Author Topic: Federal regulators to Missouri homeowners: Go pound sand, peasants  (Read 461 times)

0 Members and 1 Guest are viewing this topic.

Offline IronDioPriest

  • Administrator
  • Conservative Superhero
  • *****
  • Posts: 10829
  • I refuse to accept my civil servants as my rulers
Move your homes, peasants. Not because they pose a problem, but because we've found that you are in violation of a technicality of our regulatory regime.

This has GOT to stop. And it WILL NOT stop until we MAKE it stop.

Missouri residents upset by regulatory order to move lake homes

CAMDENTON, Mo. (AP) — Nearly every year, Patsy Riley has gotten unsolicited offers for her house on Missouri's Lake of the Ozarks with its spectacular views of tree-lined bluffs and its ample shoreline, but she never wanted to leave. Now, she and hundreds of her neighbors wonder what will become of their homes after a federal agency declared that many structures built close to the lake may have to go.

The Federal Energy Regulatory Commission, citing restrictions on private developments around dams, says thousands of residences, decks, patios and boathouses appear to encroach on land belonging to the hydroelectric project in violation of federal regulations.

<snip>

The dispute pits the government's rules for hydroelectric projects against the potential vagaries of land records and private transactions that go back more than 80 years. Riley and other property owners say they have legal deeds to their land that permitted construction. The agency says it has regulations protecting the lake's recreation, scenery and environment against development.

<snip>

The problem with the lakefront property arose when Ameren Missouri, the power company that owns the project, applied to the Federal Energy Regulatory Commission for a new 40-year license to operate the dam. A required shoreline plan noted that some structures had been built over time on some of the utility's property for the dam, in many cases when Union Electric Co., an earlier form of Ameren, was the owner. How the property was sold was not clear. But the utility had no problem with many of the structures.

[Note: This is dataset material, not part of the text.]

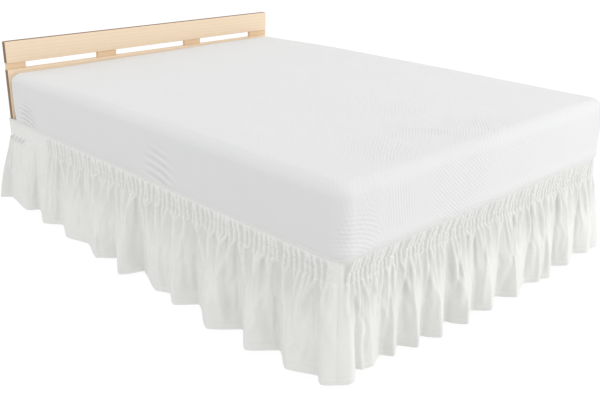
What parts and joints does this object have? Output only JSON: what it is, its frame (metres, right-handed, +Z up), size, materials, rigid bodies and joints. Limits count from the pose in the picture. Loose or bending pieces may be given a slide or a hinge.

FERC objected, however. "In the majority of cases, the existing non-conforming structure/encroachment should be removed in a timely manner and the site restored to its pre-existing conditions," the agency's ruling last summer said. For hardship cases, regulators said Ameren could propose allowing some homes to remain temporarily or could seek an adjustment in the property's boundaries.

Homeowners say the ruling leaves their property worthless.

<snip>

The utility has proposed shifting the project's property boundaries to get many of the residences out of danger.

"It is difficult to understand how this collective drain on socioeconomics resources in this region — financial and otherwise — is justifiable, especially given current economic and housing market conditions," Ameren officials said in a brief filed recently with the federal agency.

A FERC spokeswoman declined to comment to The Associated Press. Previously, the agency told The Kansas City Star in a written statement that "FERC's role is to ensure that the licensee is following the terms of the license, and approve shoreline management plans. It is the responsibility of the licensee to carry out the terms and conditions of the license, including shoreline management plan."

<snip>

"We're basically sitting on an investment that you can't sell. It doesn't have any value," Hulett said. "It's an awful lot of uncertainty."

"A strict observance of the written laws is doubtless one of the high duties of a good citizen, but it is not the highest. The laws of necessity, of self-preservation, of saving our country when in danger, are of higher obligation. To lose our country by a scrupulous adherence to written law, would be to lose the law itself, with life, liberty, property and all those who are enjoying them with us; thus absurdly sacrificing the end to the means."

- Thomas Jefferson

charlesoakwood

  • Guest
Re: Federal regulators to Missouri homeowners: Go pound sand, peasants
« Reply #1 on: November 06, 2011, 08:46:01 PM »

Uncertain States of America.

WAKE UP!


Offline Libertas

  • Conservative Superhero
  • *****
  • Posts: 64068
  • Alea iacta est! Libertatem aut mori!
Re: Federal regulators to Missouri homeowners: Go pound sand, peasants
« Reply #2 on: November 07, 2011, 07:21:15 AM »
Screw them all!

This should be the poster-child of government run-amok and lead to a bill to terminate FERC and a host of other useless and duplicative government entities once and for all!

Being we have lakefront propoperty in our family they'll earn a world of hurt before they try to steal our property from us!
We are now where The Founders were when they faced despotism.